- Given exercise
Select every line containing the word "origin" from the material, and copy those lines.

- Task input
— Start —

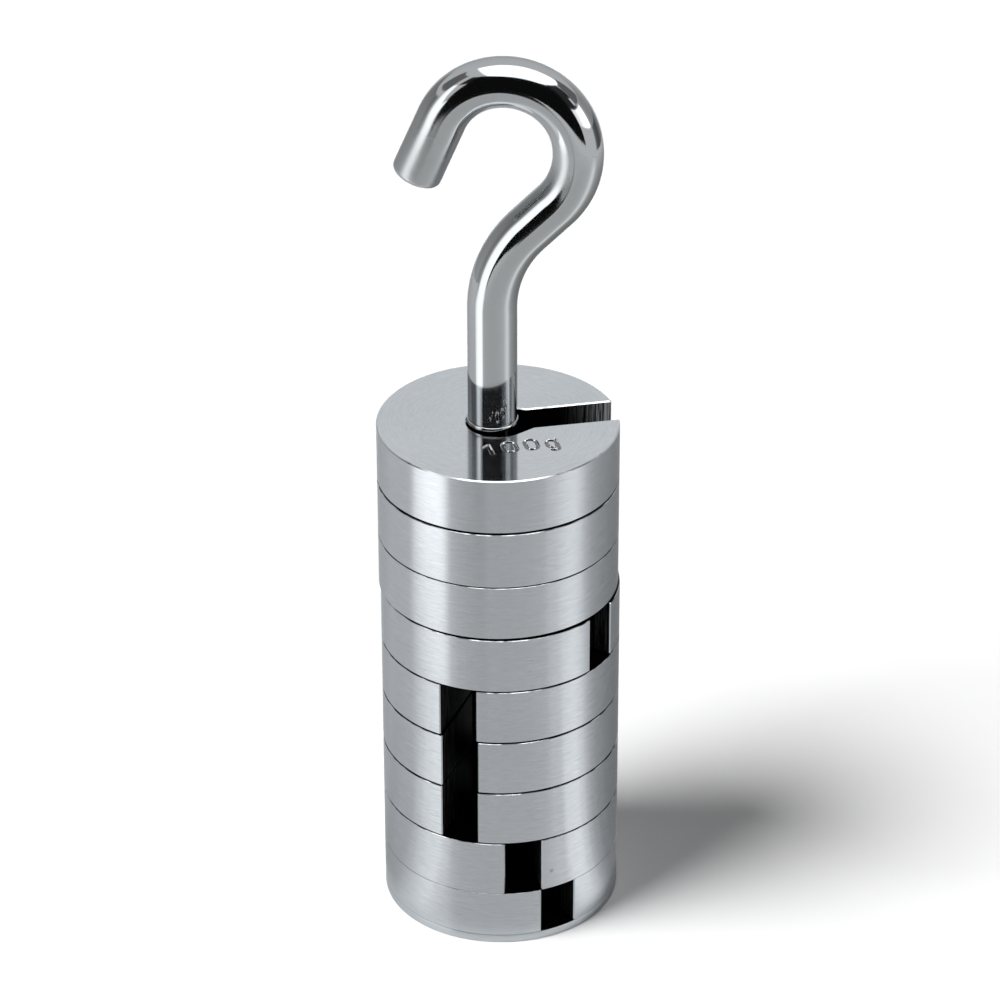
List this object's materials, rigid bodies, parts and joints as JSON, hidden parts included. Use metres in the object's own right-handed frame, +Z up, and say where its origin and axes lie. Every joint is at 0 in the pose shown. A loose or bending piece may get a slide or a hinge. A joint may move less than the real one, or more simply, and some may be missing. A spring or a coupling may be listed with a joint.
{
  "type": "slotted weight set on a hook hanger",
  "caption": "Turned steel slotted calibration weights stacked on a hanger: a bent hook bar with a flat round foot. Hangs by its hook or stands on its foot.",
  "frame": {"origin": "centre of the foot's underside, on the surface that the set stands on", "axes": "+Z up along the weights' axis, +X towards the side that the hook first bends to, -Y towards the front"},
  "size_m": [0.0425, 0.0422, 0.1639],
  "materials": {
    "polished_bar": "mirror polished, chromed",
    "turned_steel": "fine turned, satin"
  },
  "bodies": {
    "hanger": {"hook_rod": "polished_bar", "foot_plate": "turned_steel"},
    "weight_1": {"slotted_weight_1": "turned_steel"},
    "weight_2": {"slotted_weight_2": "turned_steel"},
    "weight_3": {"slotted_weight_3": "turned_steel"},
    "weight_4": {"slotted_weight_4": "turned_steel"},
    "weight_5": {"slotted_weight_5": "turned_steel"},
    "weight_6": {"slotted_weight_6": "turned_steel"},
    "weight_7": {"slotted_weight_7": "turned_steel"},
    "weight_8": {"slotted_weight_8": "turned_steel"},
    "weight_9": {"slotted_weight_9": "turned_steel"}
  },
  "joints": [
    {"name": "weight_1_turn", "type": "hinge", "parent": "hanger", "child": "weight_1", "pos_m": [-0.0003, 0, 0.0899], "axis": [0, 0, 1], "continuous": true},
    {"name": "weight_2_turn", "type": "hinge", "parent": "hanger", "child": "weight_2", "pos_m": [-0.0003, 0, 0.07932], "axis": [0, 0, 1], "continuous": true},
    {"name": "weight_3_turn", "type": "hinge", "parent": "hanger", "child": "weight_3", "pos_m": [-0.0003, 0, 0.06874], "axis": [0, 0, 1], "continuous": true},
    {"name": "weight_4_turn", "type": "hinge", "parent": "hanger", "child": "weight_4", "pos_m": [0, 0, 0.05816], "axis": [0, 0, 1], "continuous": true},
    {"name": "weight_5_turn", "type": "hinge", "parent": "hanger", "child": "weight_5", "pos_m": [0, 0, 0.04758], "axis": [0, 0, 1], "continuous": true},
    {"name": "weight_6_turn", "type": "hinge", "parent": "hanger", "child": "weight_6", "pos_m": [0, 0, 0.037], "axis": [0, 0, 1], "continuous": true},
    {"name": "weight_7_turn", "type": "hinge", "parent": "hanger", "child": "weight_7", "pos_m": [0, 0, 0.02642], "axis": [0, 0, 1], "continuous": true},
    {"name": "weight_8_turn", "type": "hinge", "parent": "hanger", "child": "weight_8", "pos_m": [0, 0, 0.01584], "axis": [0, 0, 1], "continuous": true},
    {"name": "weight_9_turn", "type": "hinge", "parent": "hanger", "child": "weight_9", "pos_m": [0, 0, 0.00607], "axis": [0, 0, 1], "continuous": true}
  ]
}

— End —
— Start —

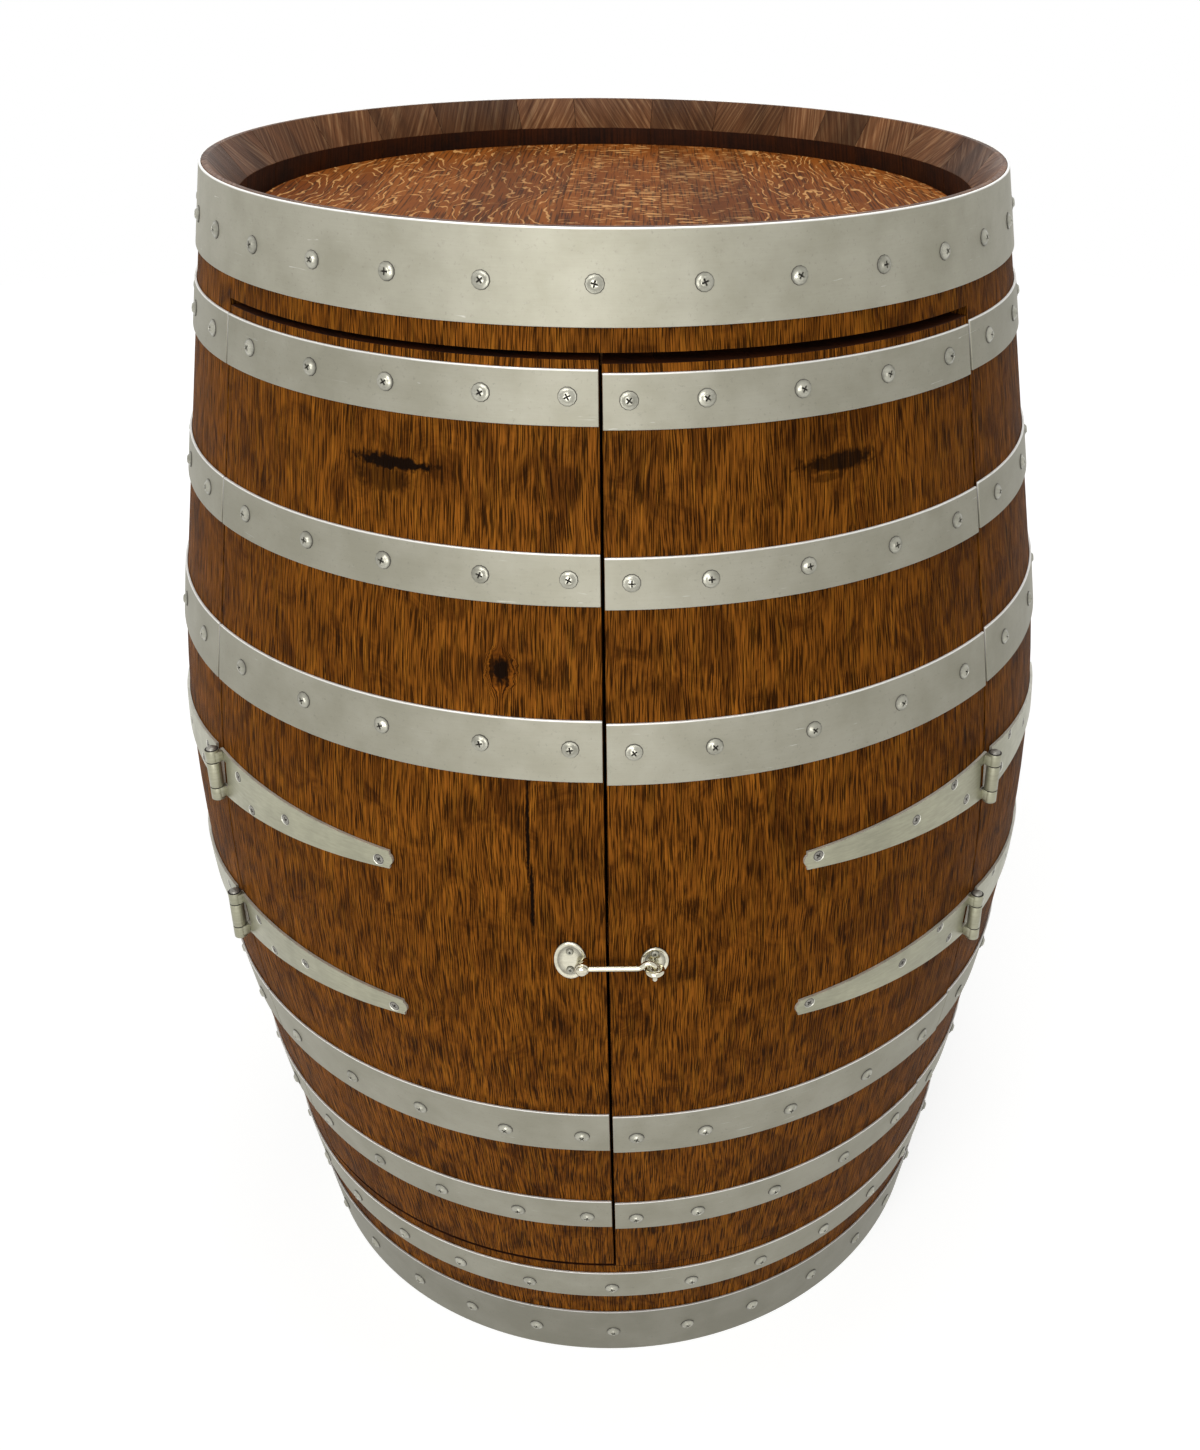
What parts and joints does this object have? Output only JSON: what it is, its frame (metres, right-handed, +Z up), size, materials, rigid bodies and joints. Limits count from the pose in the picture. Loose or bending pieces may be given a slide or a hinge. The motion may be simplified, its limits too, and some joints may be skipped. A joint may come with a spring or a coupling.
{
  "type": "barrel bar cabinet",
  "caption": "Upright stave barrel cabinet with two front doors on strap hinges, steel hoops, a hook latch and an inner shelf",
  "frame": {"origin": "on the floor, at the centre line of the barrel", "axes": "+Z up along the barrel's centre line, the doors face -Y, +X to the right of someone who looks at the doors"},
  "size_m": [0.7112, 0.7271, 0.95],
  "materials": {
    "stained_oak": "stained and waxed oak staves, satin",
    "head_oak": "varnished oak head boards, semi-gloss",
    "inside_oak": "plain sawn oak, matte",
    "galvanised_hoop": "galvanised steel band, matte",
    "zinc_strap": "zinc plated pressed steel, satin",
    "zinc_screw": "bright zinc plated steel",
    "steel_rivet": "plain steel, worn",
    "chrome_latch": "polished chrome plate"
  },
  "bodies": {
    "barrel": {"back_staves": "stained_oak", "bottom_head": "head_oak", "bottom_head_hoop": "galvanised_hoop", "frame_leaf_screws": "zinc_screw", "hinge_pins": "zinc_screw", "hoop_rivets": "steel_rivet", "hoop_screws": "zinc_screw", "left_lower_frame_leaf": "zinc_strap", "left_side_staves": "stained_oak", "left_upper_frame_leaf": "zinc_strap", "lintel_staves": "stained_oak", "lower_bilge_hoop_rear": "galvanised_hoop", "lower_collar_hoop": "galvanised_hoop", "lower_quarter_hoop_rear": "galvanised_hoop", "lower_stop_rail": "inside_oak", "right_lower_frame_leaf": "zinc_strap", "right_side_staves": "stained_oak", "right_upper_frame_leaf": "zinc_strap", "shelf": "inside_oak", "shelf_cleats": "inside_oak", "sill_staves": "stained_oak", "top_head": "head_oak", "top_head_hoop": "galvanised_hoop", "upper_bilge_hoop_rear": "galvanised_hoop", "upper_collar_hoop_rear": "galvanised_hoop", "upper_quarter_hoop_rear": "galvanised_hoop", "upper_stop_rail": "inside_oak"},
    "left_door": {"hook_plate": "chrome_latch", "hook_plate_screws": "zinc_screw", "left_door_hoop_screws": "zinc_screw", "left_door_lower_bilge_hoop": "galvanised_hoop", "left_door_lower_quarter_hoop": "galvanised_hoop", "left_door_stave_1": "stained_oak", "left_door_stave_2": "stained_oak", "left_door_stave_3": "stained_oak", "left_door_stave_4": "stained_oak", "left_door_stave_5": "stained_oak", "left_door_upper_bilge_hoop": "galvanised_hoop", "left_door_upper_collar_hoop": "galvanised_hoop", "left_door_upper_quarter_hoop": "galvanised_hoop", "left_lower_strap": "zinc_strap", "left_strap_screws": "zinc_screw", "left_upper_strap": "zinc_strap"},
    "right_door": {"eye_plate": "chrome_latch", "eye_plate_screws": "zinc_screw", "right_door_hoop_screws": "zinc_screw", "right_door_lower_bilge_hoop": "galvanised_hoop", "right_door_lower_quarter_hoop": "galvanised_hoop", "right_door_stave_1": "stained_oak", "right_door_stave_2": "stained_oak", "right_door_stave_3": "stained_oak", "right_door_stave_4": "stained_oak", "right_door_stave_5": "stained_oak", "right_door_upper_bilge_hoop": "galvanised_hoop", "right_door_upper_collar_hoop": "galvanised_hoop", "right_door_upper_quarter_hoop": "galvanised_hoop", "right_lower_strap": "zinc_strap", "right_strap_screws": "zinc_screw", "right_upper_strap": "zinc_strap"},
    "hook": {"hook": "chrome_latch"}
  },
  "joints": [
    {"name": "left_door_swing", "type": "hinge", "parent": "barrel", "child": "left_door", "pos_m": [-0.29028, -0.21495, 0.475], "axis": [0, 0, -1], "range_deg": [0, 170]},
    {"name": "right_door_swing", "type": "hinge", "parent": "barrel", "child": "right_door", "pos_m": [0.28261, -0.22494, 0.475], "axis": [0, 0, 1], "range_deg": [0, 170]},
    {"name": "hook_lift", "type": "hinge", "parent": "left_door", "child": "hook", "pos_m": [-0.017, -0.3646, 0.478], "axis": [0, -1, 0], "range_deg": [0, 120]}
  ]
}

— End —
— Start —

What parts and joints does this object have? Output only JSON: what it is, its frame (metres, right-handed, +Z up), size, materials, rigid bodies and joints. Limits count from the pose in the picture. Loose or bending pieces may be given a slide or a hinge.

— End —

- Result of the task
List this object's materials, rigid bodies, parts and joints as JSON, hidden parts included. Use metres in the object's own right-handed frame, +Z up, and say where its origin and axes lie. Every joint is at 0 in the pose shown. A loose or bending piece may get a slide or a hinge. A joint may move less than the real one, or more simply, and some may be missing. A spring or a coupling may be listed with a joint.
  "frame": {"origin": "centre of the foot's underside, on the surface that the set stands on", "axes": "+Z up along the weights' axis, +X towards the side that the hook first bends to, -Y towards the front"},
  "frame": {"origin": "on the floor, at the centre line of the barrel", "axes": "+Z up along the barrel's centre line, the doors face -Y, +X to the right of someone who looks at the doors"},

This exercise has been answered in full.